— START Given data —

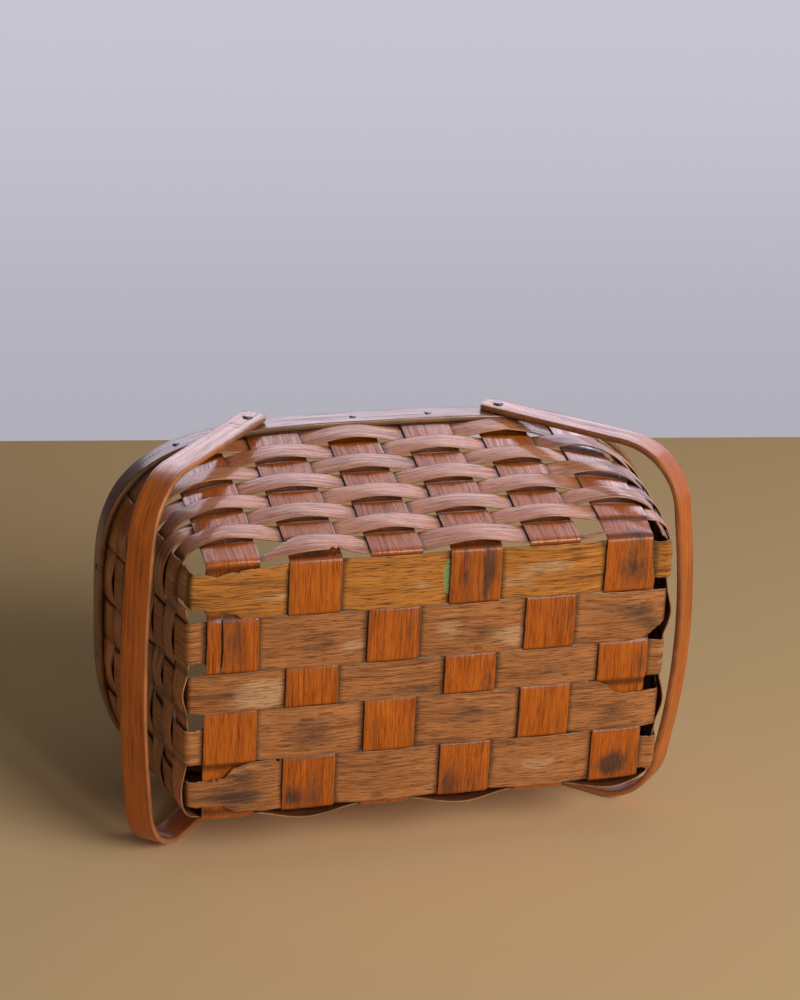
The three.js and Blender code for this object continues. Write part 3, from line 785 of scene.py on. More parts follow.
def wood_finish(name, light, dark, wear, grain, gloss, relief, dull):
    """Varnished splint wood. Wear bares the wood, grain darkens its fibres, gloss is the varnish
    left on it, relief raises its fibres, and dull is how matt its inner side is and how
    far painted shade darkens it."""
    if name in bpy.data.materials:
        return bpy.data.materials[name]
    material, graph, surface = new_finish(name)
    colours, state = settings("colours"), settings("wear")
    bare, stain, paint = (tuple(getattr(colours, key)) for key in ("bare", "stain", "paint"))
    flat, worn, soiled, stained, flecked, rim, inner = [
        graph.node("ShaderNodeAttribute", {"attribute_name": key}, {}, "Fac")
        for key in ("flat", "worn", "soiled", "stained", "flecked", "rim", "inner")
    ]

    # Long patterns along the grain, from fine to broad. Their coordinates drift a little sideways.
    uv = graph.node("ShaderNodeUVMap", {"uv_map": "UVMap"})
    drift = graph.noise(graph.scaled(uv, (11, 30, 0)), 1.0, 2.0)
    sideways = graph.node("ShaderNodeCombineXYZ", {}, {1: (drift - 0.5) * 0.007})
    shifted = graph.node("ShaderNodeVectorMath", {"operation": "ADD"}, {0: uv, 1: sideways})
    fibres = graph.noise(graph.scaled(shifted, (30, 1250, 0)), 1.0, 3.0, 0.6)
    streaks = graph.noise(graph.scaled(shifted, (13, 430, 0), (1, 4, 0)), 1.0, 3.0, 0.62)
    bands = graph.noise(graph.scaled(shifted, (6, 120, 0), (7, 3, 0)), 1.0, 2.0, 0.5)
    patches = graph.noise(graph.scaled(uv, (24, 42, 0), (3, 5, 0)), 1.0, 3.0, 0.6)
    slow = graph.noise(graph.scaled(uv, (7, 9, 0), (5, 1, 0)), 1.0, 1.0)
    cloudy = graph.noise(graph.scaled(uv, (75, 150, 0), (2, 9, 0)), 1.0, 3.0, 0.65)
    pores = graph.noise(graph.scaled(shifted, (70, 1500, 0), (11, 2, 0)), 1.0, 2.0, 0.5)
    pore = graph.between(pores, 0.55, 0.66)

    # The grain, with brighter patches.
    tone = bands * 0.26 + streaks * 0.3 + fibres * 0.44
    wood = graph.blend(dark, light, graph.between(tone + (slow - 0.5) * 0.18, 0.34, 0.54))
    bright = (min(light[0] * 1.4, 1.0), light[1] * 1.5, light[2] * 1.6)
    glow = graph.between(patches * 0.5 + streaks * 0.5, 0.5, 0.68)
    wood = graph.blend(wood, bright, glow * 0.6)

    # Bared wood where the varnish is rubbed off, and along the edges.
    rubbed = patches * 0.45 + streaks * 0.3 + fibres * 0.25 + worn * 0.4
    bared = graph.between(rubbed, 0.68 - wear * 0.22, 0.84 - wear * 0.22)
    bare_lines = graph.between(fibres * 0.5 + streaks * 0.5, 0.42, 0.68)
    wood = graph.blend(wood, graph.blend(bare, dark, bare_lines * 0.55), bared * 0.8)
    wood = graph.blend(wood, dark, pore * grain)
    wood = graph.blend(wood, bare, graph.between(rim, 0.0001, 0.0005, 1.0, 0.0) * 0.35)

    # Soil and painted shade where a splint goes under another, stains, grime along the edges, and
    # the fleck of paint.
    edge = graph.between(rim, 0.0004, 0.0026, 1.0, 0.0)
    grime = edge * graph.between(streaks + patches, 0.85, 1.2) * 0.5
    blot = graph.between(stained * (cloudy * 1.6 + fibres - 0.4), 0.1, 1.5)
    # Painted shade, with some soil, darkens a splint where it goes under another.
    crossing_soil_and_shade = graph.between(soiled * (0.55 + streaks * 0.9), 0.1, 1.1) * state.dirt_and_shade
    wood = graph.blend(wood, tuple(c * 0.3 for c in dark), crossing_soil_and_shade)
    wood = graph.blend(wood, stain, graph.larger(blot * state.dirt_and_shade, grime))
    painted = graph.between(flecked * (0.6 + cloudy * 0.8), 0.42, 0.55)
    wood = graph.blend(wood, paint, painted * (0.5 + fibres * 0.6))

    # The varnish lies in brushed streaks, and is thin on bared and stained wood and on the base.
    rough = 0.58 - gloss * 0.26 + bared * 0.2 + (fibres + streaks - 1.0) * 0.25
    rough = rough + blot * 0.15 + flat * 0.1
    brushed = graph.between(streaks * 0.6 + fibres * 0.4, 0.38, 0.6, 0.45, 1.7)
    left = (1.0 - bared * 0.85) * (1.0 - blot * 0.7) * (1.0 - flat * 0.8)
    height = fibres * 0.5 + streaks * 0.8 - pore * (0.3 + grain * 0.5)
    bump = graph.node(
        "ShaderNodeBump", {}, {"Strength": relief, "Distance": FIBRE_DEPTH, "Height": height}
    )
    graph.fill(
        surface,
        {
            "Base Color": wood,
            "Roughness": rough,
            "Coat Weight": left * brushed * (gloss * state.polish),
            "Coat Roughness": VARNISH_ROUGHNESS,
            "Coat IOR": VARNISH_IOR,
            "IOR": WOOD_IOR,
            "Normal": bump,
        },
    )

    # The side towards the inside is dry and matt, and darkened with painted shade.
    shaded_lining = graph.node(
        "ShaderNodeBsdfPrincipled",
        {},
        {
            "Base Color": graph.blend((0, 0, 0), wood, INNER_SIDE_SHADE),
            "Roughness": 1.0,
            "Specular IOR Level": 0,
            "Normal": bump,
        },
    )
    end_shader(graph, graph.mixed(inner * dull, Signal(graph, surface.outputs[0]), shaded_lining))
    return material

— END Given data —

▶ **To be done**:
Everything in the listing above should be restated exactly.

▶ **Task result**:
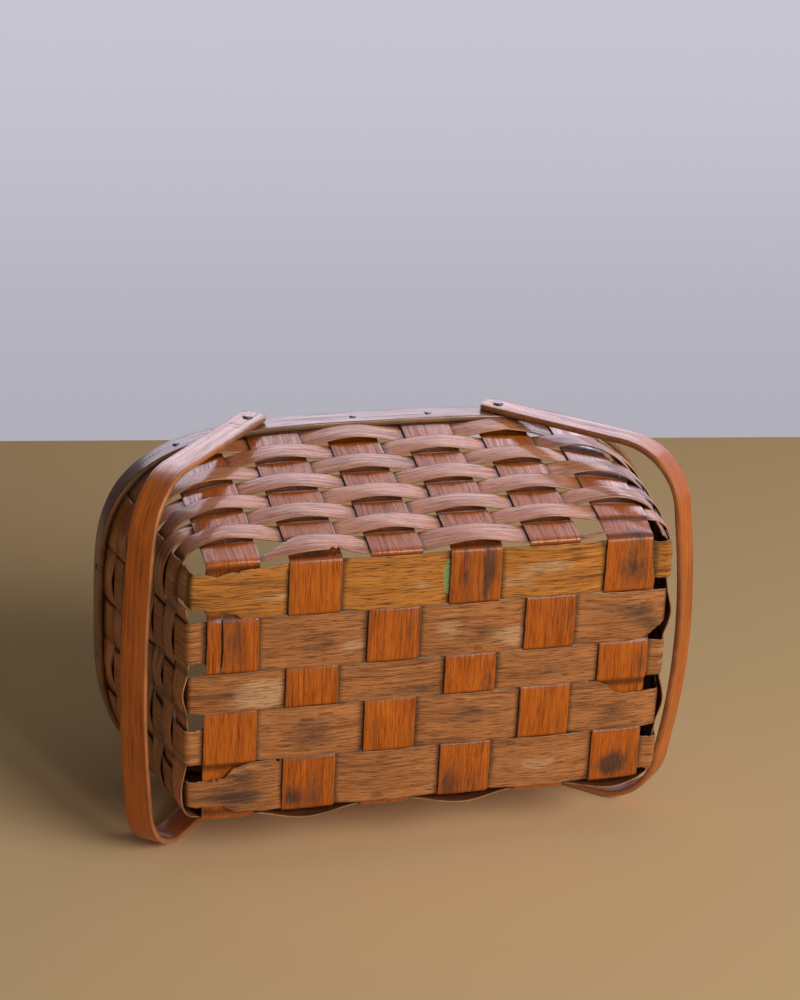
The three.js and Blender code for this object continues. Write part 3, from line 785 of scene.py on. More parts follow.
def wood_finish(name, light, dark, wear, grain, gloss, relief, dull):
    """Varnished splint wood. Wear bares the wood, grain darkens its fibres, gloss is the varnish
    left on it, relief raises its fibres, and dull is how matt its inner side is and how
    far painted shade darkens it."""
    if name in bpy.data.materials:
        return bpy.data.materials[name]
    material, graph, surface = new_finish(name)
    colours, state = settings("colours"), settings("wear")
    bare, stain, paint = (tuple(getattr(colours, key)) for key in ("bare", "stain", "paint"))
    flat, worn, soiled, stained, flecked, rim, inner = [
        graph.node("ShaderNodeAttribute", {"attribute_name": key}, {}, "Fac")
        for key in ("flat", "worn", "soiled", "stained", "flecked", "rim", "inner")
    ]

    # Long patterns along the grain, from fine to broad. Their coordinates drift a little sideways.
    uv = graph.node("ShaderNodeUVMap", {"uv_map": "UVMap"})
    drift = graph.noise(graph.scaled(uv, (11, 30, 0)), 1.0, 2.0)
    sideways = graph.node("ShaderNodeCombineXYZ", {}, {1: (drift - 0.5) * 0.007})
    shifted = graph.node("ShaderNodeVectorMath", {"operation": "ADD"}, {0: uv, 1: sideways})
    fibres = graph.noise(graph.scaled(shifted, (30, 1250, 0)), 1.0, 3.0, 0.6)
    streaks = graph.noise(graph.scaled(shifted, (13, 430, 0), (1, 4, 0)), 1.0, 3.0, 0.62)
    bands = graph.noise(graph.scaled(shifted, (6, 120, 0), (7, 3, 0)), 1.0, 2.0, 0.5)
    patches = graph.noise(graph.scaled(uv, (24, 42, 0), (3, 5, 0)), 1.0, 3.0, 0.6)
    slow = graph.noise(graph.scaled(uv, (7, 9, 0), (5, 1, 0)), 1.0, 1.0)
    cloudy = graph.noise(graph.scaled(uv, (75, 150, 0), (2, 9, 0)), 1.0, 3.0, 0.65)
    pores = graph.noise(graph.scaled(shifted, (70, 1500, 0), (11, 2, 0)), 1.0, 2.0, 0.5)
    pore = graph.between(pores, 0.55, 0.66)

    # The grain, with brighter patches.
    tone = bands * 0.26 + streaks * 0.3 + fibres * 0.44
    wood = graph.blend(dark, light, graph.between(tone + (slow - 0.5) * 0.18, 0.34, 0.54))
    bright = (min(light[0] * 1.4, 1.0), light[1] * 1.5, light[2] * 1.6)
    glow = graph.between(patches * 0.5 + streaks * 0.5, 0.5, 0.68)
    wood = graph.blend(wood, bright, glow * 0.6)

    # Bared wood where the varnish is rubbed off, and along the edges.
    rubbed = patches * 0.45 + streaks * 0.3 + fibres * 0.25 + worn * 0.4
    bared = graph.between(rubbed, 0.68 - wear * 0.22, 0.84 - wear * 0.22)
    bare_lines = graph.between(fibres * 0.5 + streaks * 0.5, 0.42, 0.68)
    wood = graph.blend(wood, graph.blend(bare, dark, bare_lines * 0.55), bared * 0.8)
    wood = graph.blend(wood, dark, pore * grain)
    wood = graph.blend(wood, bare, graph.between(rim, 0.0001, 0.0005, 1.0, 0.0) * 0.35)

    # Soil and painted shade where a splint goes under another, stains, grime along the edges, and
    # the fleck of paint.
    edge = graph.between(rim, 0.0004, 0.0026, 1.0, 0.0)
    grime = edge * graph.between(streaks + patches, 0.85, 1.2) * 0.5
    blot = graph.between(stained * (cloudy * 1.6 + fibres - 0.4), 0.1, 1.5)
    # Painted shade, with some soil, darkens a splint where it goes under another.
    crossing_soil_and_shade = graph.between(soiled * (0.55 + streaks * 0.9), 0.1, 1.1) * state.dirt_and_shade
    wood = graph.blend(wood, tuple(c * 0.3 for c in dark), crossing_soil_and_shade)
    wood = graph.blend(wood, stain, graph.larger(blot * state.dirt_and_shade, grime))
    painted = graph.between(flecked * (0.6 + cloudy * 0.8), 0.42, 0.55)
    wood = graph.blend(wood, paint, painted * (0.5 + fibres * 0.6))

    # The varnish lies in brushed streaks, and is thin on bared and stained wood and on the base.
    rough = 0.58 - gloss * 0.26 + bared * 0.2 + (fibres + streaks - 1.0) * 0.25
    rough = rough + blot * 0.15 + flat * 0.1
    brushed = graph.between(streaks * 0.6 + fibres * 0.4, 0.38, 0.6, 0.45, 1.7)
    left = (1.0 - bared * 0.85) * (1.0 - blot * 0.7) * (1.0 - flat * 0.8)
    height = fibres * 0.5 + streaks * 0.8 - pore * (0.3 + grain * 0.5)
    bump = graph.node(
        "ShaderNodeBump", {}, {"Strength": relief, "Distance": FIBRE_DEPTH, "Height": height}
    )
    graph.fill(
        surface,
        {
            "Base Color": wood,
            "Roughness": rough,
            "Coat Weight": left * brushed * (gloss * state.polish),
            "Coat Roughness": VARNISH_ROUGHNESS,
            "Coat IOR": VARNISH_IOR,
            "IOR": WOOD_IOR,
            "Normal": bump,
        },
    )

    # The side towards the inside is dry and matt, and darkened with painted shade.
    shaded_lining = graph.node(
        "ShaderNodeBsdfPrincipled",
        {},
        {
            "Base Color": graph.blend((0, 0, 0), wood, INNER_SIDE_SHADE),
            "Roughness": 1.0,
            "Specular IOR Level": 0,
            "Normal": bump,
        },
    )
    end_shader(graph, graph.mixed(inner * dull, Signal(graph, surface.outputs[0]), shaded_lining))
    return material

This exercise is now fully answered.